- **Dataset extract**:

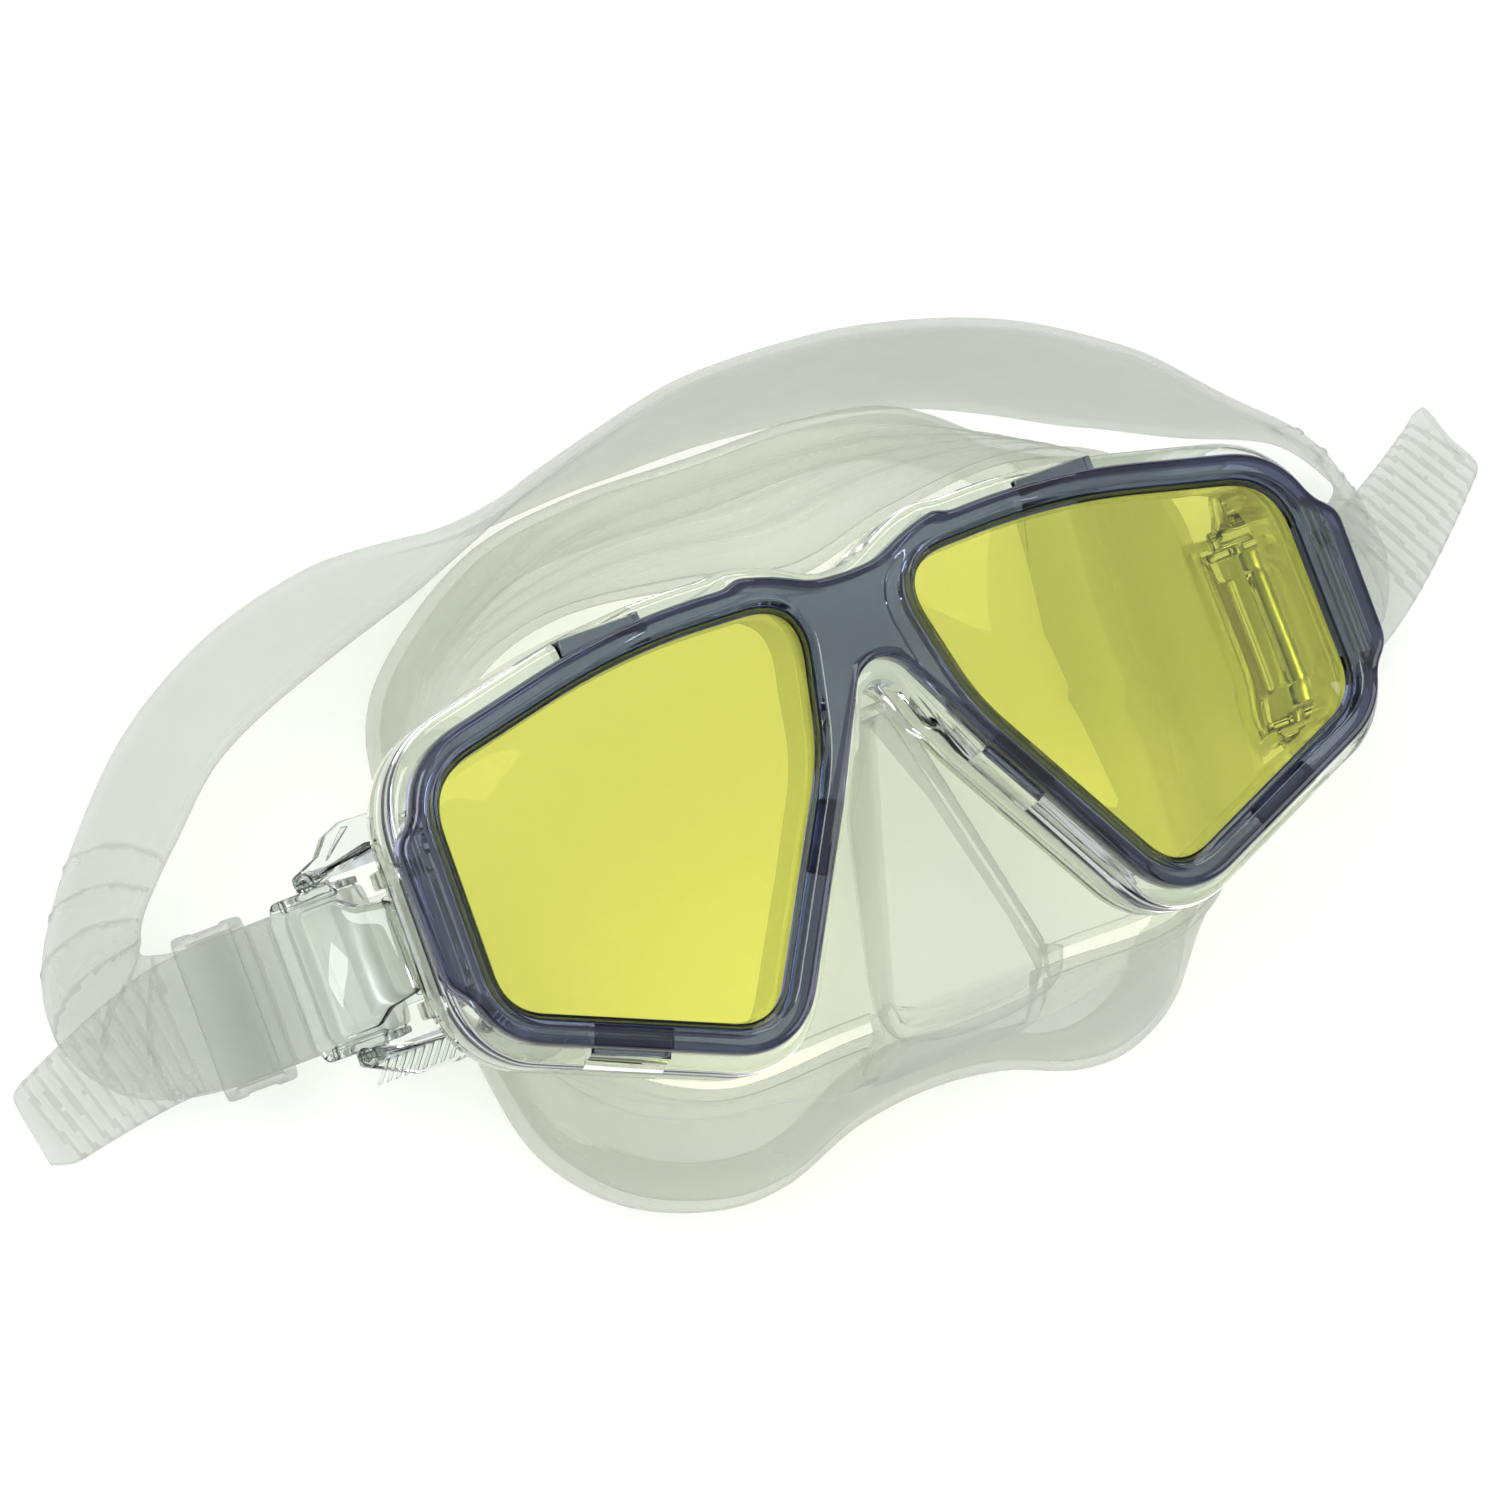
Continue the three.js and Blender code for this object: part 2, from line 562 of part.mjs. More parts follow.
// U-shaped flat spring under the buckle floor that pushes both buttons outwards.
function buttonSpring() {
  const outline = [[4, 14.6], [4, 16.2], [20.2, 16.2], [21.8, 14.6], [21.8, -14.6], [20.2, -16.2], [4, -16.2],
    [4, -14.6], [19.6, -14.6], [20.2, -14], [20.2, 14], [19.6, 14.6]];
  return toGeometry(prism(outline.map(([x, y]) => new THREE.Vector2(x, y)).reverse(), -7, -6));
}

// ---- assembly --------------------------------------------------------------
const mask = new THREE.Group();
mask.position.set(-CENTRE.x, -CENTRE.y, 0);

function add(parent, name, geometry, colour, roughness = 0.25, metalness = 0) {
  const material = new THREE.MeshStandardMaterial({ color: COLOURS[colour], roughness, metalness });
  const mesh = new THREE.Mesh(geometry, material);
  mesh.name = name;
  parent.add(mesh);
  return mesh;
}

add(mask, 'main_frame', mainFrame(), 'clear', 0.1);
add(mask, 'front_bezel', frontBezel(), 'smoke', 0.15);
add(mask, 'lens_left', lens(-1), 'yellow', 0.05);
add(mask, 'lens_right', lens(1), 'yellow', 0.05);
add(mask, 'skirt', skirt(), 'silicone', 0.4);
add(mask, 'strap_band', strapBand(), 'silicone', 0.45);

for (const name of ['left', 'right']) {
  const { side } = ROUTE[name];
  add(mask, `strap_${name}_end`, strapEnd(name), 'silicone', 0.45);
  add(mask, `${name}_strap_keeper`, strapKeeper(name), 'silicone', 0.4);
  const pin = new THREE.CylinderGeometry(PIN_R, PIN_R, 2 * EAR.out, 16);
  add(mask, `${name}_hinge_pin`, pin, 'steel', 0.3, 0.9).position.set(side * HINGE.x, 0, HINGE.z);

  const buckle = new THREE.Group();
  buckle.position.set(side * HINGE.x, 0, HINGE.z);
  buckle.rotation.set(0, rad(FOLD[name]), side > 0 ? 0 : Math.PI, 'ZYX');
  mask.add(buckle);
  add(buckle, `${name}_buckle_body`, buckleBody(), 'clear', 0.1);
  add(buckle, `${name}_buckle_cover`, buckleCover(), 'clear', 0.1);
  add(buckle, `${name}_strap_roller`, strapRoller(), 'steel', 0.3, 0.9).position.set(ROLLER.u, 0, 0);
  add(buckle, `${name}_strap_pawl`, strapPawl(), 'clear', 0.2).position.set(PAWL_U, 0, 0);
  add(buckle, `${name}_button_spring`, buttonSpring(), 'steel', 0.3, 0.9);
  for (const edge of [-1, 1]) {
    const place = edge * side > 0 ? 'upper' : 'lower';
    const button = add(buckle, `${name}_${place}_button`, squeezeButton(edge), 'clear', 0.1);
    button.position.set(BUTTON.pivot, edge * BUTTON.side, 0);
  }
}

const group = new THREE.Group();
group.add(mask);
export default group;
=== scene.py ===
"""A two-lens snorkel mask lying on its face seal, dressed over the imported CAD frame.

Shapes are worked in millimetres in the mask's own coordinates (+X across, +Y to the forehead,
+Z out through the lenses) and turned into metres in the row frame when a mesh is made.
"""

import math

import bmesh
import bpy
import numpy as np
from mathutils import Matrix, Vector
from mathutils.geometry import tessellate_polygon


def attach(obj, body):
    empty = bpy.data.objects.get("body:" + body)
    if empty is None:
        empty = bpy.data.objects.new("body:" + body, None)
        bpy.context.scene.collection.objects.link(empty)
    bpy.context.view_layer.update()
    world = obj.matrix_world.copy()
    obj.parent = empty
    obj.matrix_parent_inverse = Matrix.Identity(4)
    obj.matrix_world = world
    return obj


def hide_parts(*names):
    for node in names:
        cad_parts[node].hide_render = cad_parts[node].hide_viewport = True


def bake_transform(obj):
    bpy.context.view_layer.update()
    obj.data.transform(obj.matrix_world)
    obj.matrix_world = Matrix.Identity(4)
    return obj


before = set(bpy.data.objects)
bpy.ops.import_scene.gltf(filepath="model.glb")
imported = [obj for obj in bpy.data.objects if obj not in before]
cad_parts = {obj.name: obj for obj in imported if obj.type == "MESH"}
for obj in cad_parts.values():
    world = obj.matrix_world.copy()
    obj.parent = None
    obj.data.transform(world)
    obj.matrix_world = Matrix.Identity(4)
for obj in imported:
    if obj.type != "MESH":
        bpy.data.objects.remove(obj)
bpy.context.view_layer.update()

CENTRE = np.array((0.5, 6.2, 0.0))   # middle of the whole object, in mask coordinates
MM = 0.001


# ---- materials ---------------------------------------------------------------
def new_material(name):
    mat = bpy.data.materials.new(name)
    mat.use_nodes = True
    nt = mat.node_tree
    nt.nodes.clear()
    return mat, nt, nt.nodes.new("ShaderNodeOutputMaterial")


def noise(nt, scale, detail=3.0, rough=0.55):
    coord = nt.nodes.new("ShaderNodeTexCoord")
    tex = nt.nodes.new("ShaderNodeTexNoise")
    tex.inputs["Scale"].default_value = scale
    tex.inputs["Detail"].default_value = detail
    tex.inputs["Roughness"].default_value = rough
    nt.links.new(coord.outputs["Object"], tex.inputs["Vector"])
    return tex.outputs["Fac"]


def remap(nt, value, low, high, a=0.0, b=1.0):
    node = nt.nodes.new("ShaderNodeMapRange")
    for key, x in (("From Min", a), ("From Max", b), ("To Min", low), ("To Max", high)):
        node.inputs[key].default_value = x
    nt.links.new(value, node.inputs["Value"])
    return node.outputs["Result"]


def bump(nt, height, strength, distance):
    node = nt.nodes.new("ShaderNodeBump")
    node.inputs["Strength"].default_value = strength
    node.inputs["Distance"].default_value = distance
    nt.links.new(height, node.inputs["Height"])
    return node.outputs["Normal"]


def ramp(nt, value, stops):
    node = nt.nodes.new("ShaderNodeValToRGB")
    elements = node.color_ramp.elements
    for _ in range(len(stops) - 2):
        elements.new(0.5)
    for element, (place, colour) in zip(elements, stops):
        element.position = place
        element.color = (*colour, 1.0)
    nt.links.new(value, node.inputs["Fac"])
    return node.outputs["Color"]


def glass_material(name, colour, ior=1.49, rough=(0.0, 0.03), grain=0.02, grain_scale=90.0, lamp=None):
    """Moulded clear plastic or glass that bends light and lets lamps through to what is behind."""
    mat, nt, out = new_material(name)
    shader = nt.nodes.new("ShaderNodeBsdfPrincipled")
    shader.inputs["Base Color"].default_value = (*colour, 1.0)
    shader.inputs["IOR"].default_value = ior
    shader.inputs["Transmission Weight"].default_value = 1.0
    nt.links.new(remap(nt, noise(nt, 60.0), rough[0], rough[1], 0.35, 0.75), shader.inputs["Roughness"])
    nt.links.new(bump(nt, noise(nt, grain_scale, 2.0), grain, 0.0004), shader.inputs["Normal"])
    through = nt.nodes.new("ShaderNodeBsdfTransparent")
    through.inputs["Color"].default_value = (*(lamp or [c ** 0.5 for c in colour]), 1.0)
    path = nt.nodes.new("ShaderNodeLightPath")
    mix = nt.nodes.new("ShaderNodeMixShader")
    nt.links.new(path.outputs["Is Shadow Ray"], mix.inputs["Fac"])
    nt.links.new(shader.outputs[0], mix.inputs[1])
    nt.links.new(through.outputs[0], mix.inputs[2])
    nt.links.new(mix.outputs[0], out.inputs["Surface"])
    return mat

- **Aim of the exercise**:
In the listing above, find the line with "0.9).position.set(ROLLER.u, 0, 0);" and the line with "for node in", then print exactly those two lines and every line between them, and nothing more.

- **Result**:
  add(buckle, `${name}_strap_roller`, strapRoller(), 'steel', 0.3, 0.9).position.set(ROLLER.u, 0, 0);
  add(buckle, `${name}_strap_pawl`, strapPawl(), 'clear', 0.2).position.set(PAWL_U, 0, 0);
  add(buckle, `${name}_button_spring`, buttonSpring(), 'steel', 0.3, 0.9);
  for (const edge of [-1, 1]) {
    const place = edge * side > 0 ? 'upper' : 'lower';
    const button = add(buckle, `${name}_${place}_button`, squeezeButton(edge), 'clear', 0.1);
    button.position.set(BUTTON.pivot, edge * BUTTON.side, 0);
  }
}

const group = new THREE.Group();
group.add(mask);
export default group;
=== scene.py ===
"""A two-lens snorkel mask lying on its face seal, dressed over the imported CAD frame.

Shapes are worked in millimetres in the mask's own coordinates (+X across, +Y to the forehead,
+Z out through the lenses) and turned into metres in the row frame when a mesh is made.
"""

import math

import bmesh
import bpy
import numpy as np
from mathutils import Matrix, Vector
from mathutils.geometry import tessellate_polygon


def attach(obj, body):
    empty = bpy.data.objects.get("body:" + body)
    if empty is None:
        empty = bpy.data.objects.new("body:" + body, None)
        bpy.context.scene.collection.objects.link(empty)
    bpy.context.view_layer.update()
    world = obj.matrix_world.copy()
    obj.parent = empty
    obj.matrix_parent_inverse = Matrix.Identity(4)
    obj.matrix_world = world
    return obj


def hide_parts(*names):
    for node in names:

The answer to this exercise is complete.